Identify every line containing the word "that" and reproduce each one.
— Start LISTING —
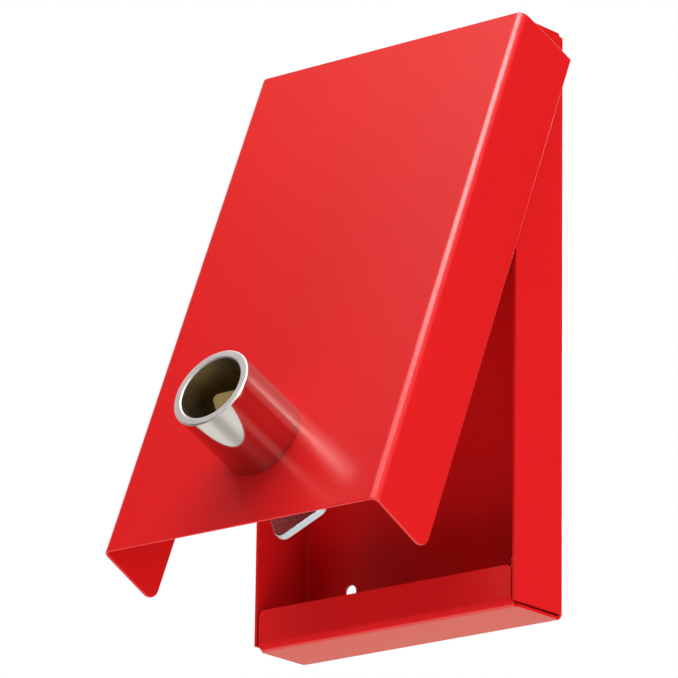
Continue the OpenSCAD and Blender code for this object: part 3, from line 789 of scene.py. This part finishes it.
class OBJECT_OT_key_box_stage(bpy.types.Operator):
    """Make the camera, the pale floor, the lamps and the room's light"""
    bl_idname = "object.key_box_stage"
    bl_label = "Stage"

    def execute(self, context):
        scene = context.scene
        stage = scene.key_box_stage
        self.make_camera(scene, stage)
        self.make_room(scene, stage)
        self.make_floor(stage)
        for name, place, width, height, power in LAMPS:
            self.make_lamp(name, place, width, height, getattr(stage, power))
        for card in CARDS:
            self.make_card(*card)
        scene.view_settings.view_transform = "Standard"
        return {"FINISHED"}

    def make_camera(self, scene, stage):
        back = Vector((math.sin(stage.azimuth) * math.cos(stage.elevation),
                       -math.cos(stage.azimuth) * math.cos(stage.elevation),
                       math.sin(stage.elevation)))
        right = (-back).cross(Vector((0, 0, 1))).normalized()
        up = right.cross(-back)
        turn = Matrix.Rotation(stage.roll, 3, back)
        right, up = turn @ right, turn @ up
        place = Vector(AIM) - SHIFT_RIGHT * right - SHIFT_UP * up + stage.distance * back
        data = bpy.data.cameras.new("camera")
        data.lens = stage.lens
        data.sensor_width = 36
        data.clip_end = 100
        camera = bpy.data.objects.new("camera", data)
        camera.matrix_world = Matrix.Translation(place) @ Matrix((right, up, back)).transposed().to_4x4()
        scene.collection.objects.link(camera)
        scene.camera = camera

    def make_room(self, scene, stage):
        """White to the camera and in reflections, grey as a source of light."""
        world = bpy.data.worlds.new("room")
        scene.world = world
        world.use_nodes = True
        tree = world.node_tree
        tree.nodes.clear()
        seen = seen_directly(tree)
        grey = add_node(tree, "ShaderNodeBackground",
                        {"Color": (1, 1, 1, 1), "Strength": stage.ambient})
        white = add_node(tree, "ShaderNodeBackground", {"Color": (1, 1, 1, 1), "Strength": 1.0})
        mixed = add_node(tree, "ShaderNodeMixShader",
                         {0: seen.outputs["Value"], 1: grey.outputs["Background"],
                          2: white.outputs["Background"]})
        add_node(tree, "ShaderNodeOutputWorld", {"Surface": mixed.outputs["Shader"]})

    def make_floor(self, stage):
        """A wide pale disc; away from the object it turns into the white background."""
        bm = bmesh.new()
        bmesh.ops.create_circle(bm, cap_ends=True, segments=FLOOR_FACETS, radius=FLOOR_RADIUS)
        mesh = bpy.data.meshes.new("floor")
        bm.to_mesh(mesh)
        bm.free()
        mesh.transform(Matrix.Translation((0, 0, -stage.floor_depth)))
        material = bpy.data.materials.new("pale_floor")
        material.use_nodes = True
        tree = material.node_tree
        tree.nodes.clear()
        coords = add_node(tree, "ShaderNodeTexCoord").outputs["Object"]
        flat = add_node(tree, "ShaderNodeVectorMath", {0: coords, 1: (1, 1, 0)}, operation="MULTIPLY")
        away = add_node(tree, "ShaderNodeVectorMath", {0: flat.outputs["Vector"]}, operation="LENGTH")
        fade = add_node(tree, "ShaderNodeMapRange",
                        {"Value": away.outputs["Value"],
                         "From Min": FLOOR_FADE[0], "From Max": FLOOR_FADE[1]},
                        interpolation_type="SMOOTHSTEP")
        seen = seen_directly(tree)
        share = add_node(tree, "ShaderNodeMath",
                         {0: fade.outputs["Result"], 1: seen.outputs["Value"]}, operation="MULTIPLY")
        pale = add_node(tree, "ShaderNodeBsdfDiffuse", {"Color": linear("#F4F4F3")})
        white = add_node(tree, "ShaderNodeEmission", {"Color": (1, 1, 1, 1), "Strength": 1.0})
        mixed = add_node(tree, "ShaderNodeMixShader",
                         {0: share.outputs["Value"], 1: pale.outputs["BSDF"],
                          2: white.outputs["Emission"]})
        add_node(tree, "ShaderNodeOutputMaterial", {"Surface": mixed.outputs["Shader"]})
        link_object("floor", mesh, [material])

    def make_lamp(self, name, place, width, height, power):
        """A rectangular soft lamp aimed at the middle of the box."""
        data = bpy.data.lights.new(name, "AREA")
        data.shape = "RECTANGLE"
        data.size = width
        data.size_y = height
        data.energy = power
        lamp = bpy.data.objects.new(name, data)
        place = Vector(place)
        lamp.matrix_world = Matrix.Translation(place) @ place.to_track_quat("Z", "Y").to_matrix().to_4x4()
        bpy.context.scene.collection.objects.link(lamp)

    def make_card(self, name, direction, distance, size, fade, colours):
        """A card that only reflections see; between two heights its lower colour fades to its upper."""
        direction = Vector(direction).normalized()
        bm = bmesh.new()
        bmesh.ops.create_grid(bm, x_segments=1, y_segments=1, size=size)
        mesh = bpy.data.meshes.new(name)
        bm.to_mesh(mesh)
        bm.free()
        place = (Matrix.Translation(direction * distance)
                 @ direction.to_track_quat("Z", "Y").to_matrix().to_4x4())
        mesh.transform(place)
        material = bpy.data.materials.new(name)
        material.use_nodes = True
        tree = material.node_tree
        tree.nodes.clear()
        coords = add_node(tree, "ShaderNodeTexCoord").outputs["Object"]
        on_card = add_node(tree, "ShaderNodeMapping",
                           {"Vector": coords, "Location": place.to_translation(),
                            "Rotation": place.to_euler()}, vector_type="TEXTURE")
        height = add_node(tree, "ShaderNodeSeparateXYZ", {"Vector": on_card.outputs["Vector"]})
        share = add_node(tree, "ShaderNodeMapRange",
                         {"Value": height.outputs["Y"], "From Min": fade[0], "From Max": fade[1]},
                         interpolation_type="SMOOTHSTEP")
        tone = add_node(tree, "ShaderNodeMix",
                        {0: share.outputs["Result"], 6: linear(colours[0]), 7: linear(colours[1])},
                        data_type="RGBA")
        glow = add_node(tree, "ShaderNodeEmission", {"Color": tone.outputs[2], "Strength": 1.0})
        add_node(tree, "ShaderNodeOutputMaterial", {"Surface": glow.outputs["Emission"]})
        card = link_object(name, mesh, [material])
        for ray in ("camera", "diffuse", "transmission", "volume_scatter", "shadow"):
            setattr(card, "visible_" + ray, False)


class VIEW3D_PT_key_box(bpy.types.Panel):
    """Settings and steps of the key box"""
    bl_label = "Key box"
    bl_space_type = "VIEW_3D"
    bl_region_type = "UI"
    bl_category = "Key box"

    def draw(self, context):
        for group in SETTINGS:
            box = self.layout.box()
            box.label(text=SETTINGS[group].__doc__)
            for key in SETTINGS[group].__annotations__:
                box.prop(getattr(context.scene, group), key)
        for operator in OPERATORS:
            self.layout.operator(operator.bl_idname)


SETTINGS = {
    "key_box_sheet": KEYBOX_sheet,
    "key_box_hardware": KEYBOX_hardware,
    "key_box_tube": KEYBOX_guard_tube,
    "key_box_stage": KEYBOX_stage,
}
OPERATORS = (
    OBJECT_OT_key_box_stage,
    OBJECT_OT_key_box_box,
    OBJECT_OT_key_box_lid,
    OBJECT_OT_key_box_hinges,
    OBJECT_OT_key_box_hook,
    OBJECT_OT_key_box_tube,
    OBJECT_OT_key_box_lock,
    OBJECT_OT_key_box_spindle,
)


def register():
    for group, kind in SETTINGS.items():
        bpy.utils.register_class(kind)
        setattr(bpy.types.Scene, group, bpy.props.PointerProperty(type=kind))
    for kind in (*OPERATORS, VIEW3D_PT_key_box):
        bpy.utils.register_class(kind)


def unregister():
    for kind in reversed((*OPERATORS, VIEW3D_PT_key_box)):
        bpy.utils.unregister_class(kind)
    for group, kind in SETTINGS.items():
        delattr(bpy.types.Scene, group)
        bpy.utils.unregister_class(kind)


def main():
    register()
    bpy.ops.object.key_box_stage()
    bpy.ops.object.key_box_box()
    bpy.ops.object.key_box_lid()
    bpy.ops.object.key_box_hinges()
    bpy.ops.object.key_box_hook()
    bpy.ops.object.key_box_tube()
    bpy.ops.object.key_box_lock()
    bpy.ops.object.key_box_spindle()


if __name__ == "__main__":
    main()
— End LISTING —
— Start LISTING —
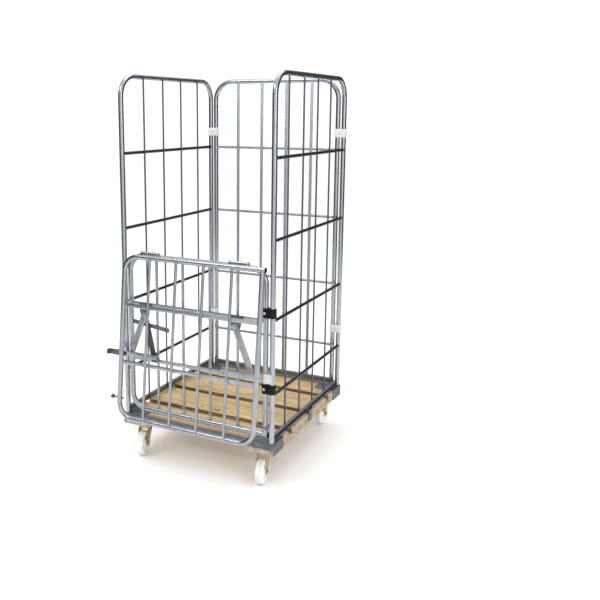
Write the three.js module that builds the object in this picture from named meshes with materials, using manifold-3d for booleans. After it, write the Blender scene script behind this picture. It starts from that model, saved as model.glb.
— End LISTING —
— Start LISTING —
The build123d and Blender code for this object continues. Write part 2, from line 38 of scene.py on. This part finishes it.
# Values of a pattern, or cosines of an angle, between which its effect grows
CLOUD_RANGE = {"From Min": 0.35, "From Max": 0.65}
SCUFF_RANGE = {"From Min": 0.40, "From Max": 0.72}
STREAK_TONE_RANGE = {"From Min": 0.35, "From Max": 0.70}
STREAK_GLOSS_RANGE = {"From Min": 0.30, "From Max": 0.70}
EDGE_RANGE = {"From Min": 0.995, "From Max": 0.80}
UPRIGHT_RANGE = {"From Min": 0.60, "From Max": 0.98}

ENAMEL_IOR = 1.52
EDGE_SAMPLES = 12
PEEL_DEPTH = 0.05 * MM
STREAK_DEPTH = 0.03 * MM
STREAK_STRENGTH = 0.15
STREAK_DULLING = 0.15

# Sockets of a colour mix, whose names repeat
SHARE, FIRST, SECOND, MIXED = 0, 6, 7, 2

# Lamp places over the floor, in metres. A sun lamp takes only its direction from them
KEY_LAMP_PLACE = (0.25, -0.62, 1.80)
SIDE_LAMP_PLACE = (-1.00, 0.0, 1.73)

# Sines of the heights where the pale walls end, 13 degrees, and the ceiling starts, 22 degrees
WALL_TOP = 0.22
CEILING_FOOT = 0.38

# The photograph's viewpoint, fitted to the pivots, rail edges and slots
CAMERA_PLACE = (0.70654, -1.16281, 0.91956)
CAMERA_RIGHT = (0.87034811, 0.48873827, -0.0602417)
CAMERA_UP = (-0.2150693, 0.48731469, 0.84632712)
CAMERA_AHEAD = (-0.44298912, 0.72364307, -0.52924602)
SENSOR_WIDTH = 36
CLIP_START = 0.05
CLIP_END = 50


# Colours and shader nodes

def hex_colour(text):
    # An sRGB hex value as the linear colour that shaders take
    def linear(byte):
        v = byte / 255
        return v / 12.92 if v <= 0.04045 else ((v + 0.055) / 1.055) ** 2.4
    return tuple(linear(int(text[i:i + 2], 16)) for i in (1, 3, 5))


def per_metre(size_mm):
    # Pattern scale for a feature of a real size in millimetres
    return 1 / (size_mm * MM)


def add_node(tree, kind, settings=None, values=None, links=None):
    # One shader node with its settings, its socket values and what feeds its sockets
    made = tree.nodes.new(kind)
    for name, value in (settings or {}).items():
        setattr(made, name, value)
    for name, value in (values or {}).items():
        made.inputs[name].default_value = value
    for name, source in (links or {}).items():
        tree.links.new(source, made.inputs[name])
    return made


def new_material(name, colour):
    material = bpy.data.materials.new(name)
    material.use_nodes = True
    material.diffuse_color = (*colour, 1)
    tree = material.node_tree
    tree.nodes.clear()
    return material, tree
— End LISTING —
**TASK OUTPUT**
        """A card that only reflections see; between two heights its lower colour fades to its upper."""
Write the three.js module that builds the object in this picture from named meshes with materials, using manifold-3d for booleans. After it, write the Blender scene script behind this picture. It starts from that model, saved as model.glb.
    # An sRGB hex value as the linear colour that shaders take